Data excerpt:
● ● ● ● ●

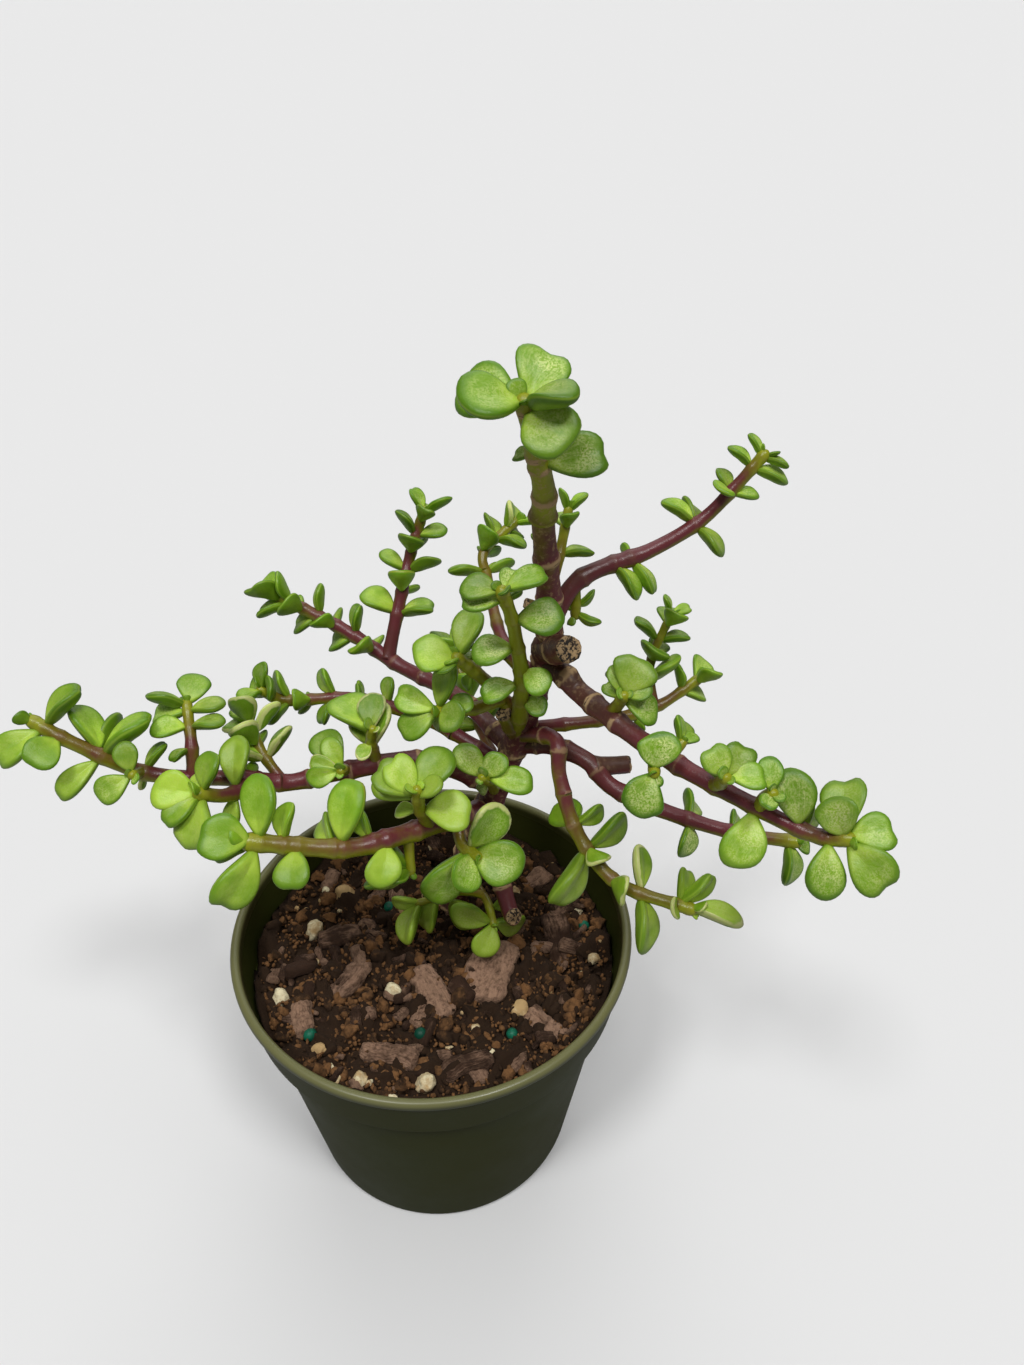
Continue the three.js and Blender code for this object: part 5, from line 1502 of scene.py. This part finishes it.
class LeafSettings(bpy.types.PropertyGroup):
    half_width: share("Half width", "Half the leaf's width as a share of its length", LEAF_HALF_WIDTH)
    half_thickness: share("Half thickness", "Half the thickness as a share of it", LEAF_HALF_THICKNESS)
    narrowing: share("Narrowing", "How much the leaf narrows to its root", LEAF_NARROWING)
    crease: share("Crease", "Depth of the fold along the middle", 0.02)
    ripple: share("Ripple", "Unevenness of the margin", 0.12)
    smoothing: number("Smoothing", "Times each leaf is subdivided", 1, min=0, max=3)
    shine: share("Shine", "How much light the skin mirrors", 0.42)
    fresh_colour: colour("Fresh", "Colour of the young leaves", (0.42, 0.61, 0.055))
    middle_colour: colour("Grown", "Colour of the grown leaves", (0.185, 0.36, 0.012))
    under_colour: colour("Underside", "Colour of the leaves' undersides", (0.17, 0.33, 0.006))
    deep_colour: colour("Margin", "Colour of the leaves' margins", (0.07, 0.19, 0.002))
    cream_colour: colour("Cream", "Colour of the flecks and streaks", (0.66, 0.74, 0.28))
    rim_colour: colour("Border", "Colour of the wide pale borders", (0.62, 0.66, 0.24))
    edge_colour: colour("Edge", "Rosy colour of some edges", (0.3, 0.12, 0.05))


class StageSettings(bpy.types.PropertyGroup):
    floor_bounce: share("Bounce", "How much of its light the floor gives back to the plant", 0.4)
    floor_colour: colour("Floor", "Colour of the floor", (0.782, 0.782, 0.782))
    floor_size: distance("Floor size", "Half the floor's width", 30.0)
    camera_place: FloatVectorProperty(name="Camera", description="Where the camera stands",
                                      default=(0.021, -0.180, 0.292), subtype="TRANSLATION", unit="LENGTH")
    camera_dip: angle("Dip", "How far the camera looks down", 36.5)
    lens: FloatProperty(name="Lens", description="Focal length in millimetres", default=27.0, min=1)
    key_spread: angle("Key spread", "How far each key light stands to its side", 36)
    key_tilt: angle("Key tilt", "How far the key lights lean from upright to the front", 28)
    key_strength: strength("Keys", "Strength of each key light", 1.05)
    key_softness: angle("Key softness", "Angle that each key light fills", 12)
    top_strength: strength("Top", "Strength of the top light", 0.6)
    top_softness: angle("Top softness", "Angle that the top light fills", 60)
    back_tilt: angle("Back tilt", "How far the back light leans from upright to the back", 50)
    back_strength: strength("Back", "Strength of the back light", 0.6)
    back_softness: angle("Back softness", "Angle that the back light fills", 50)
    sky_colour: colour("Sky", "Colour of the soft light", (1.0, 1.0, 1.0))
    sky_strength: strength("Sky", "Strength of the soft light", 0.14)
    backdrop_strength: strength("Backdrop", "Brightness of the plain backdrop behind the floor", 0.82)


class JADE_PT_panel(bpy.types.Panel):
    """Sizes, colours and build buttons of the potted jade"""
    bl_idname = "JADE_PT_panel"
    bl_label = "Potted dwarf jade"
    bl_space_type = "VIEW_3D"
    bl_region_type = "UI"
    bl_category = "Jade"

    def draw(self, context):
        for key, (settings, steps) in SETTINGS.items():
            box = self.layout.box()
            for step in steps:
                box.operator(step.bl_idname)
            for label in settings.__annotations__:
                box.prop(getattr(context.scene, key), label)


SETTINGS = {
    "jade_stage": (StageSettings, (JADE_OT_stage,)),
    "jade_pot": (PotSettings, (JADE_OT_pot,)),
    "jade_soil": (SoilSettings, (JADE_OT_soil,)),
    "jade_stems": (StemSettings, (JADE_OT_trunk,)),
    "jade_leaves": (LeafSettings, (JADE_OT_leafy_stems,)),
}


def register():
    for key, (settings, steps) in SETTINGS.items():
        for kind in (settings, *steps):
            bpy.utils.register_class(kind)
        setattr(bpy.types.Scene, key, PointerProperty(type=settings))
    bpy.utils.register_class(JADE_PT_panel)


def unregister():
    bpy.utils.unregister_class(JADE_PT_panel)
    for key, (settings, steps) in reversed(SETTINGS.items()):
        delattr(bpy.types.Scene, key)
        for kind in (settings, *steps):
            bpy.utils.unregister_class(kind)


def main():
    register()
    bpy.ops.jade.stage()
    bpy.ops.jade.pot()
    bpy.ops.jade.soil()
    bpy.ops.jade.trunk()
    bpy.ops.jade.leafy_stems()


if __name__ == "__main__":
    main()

● ● ● ● ●

Aim of the task:
Find the lines above that contain the word "from" and collect them.

Output for this task:
Continue the three.js and Blender code for this object: part 5, from line 1502 of scene.py. This part finishes it.
    key_tilt: angle("Key tilt", "How far the key lights lean from upright to the front", 28)
    back_tilt: angle("Back tilt", "How far the back light leans from upright to the back", 50)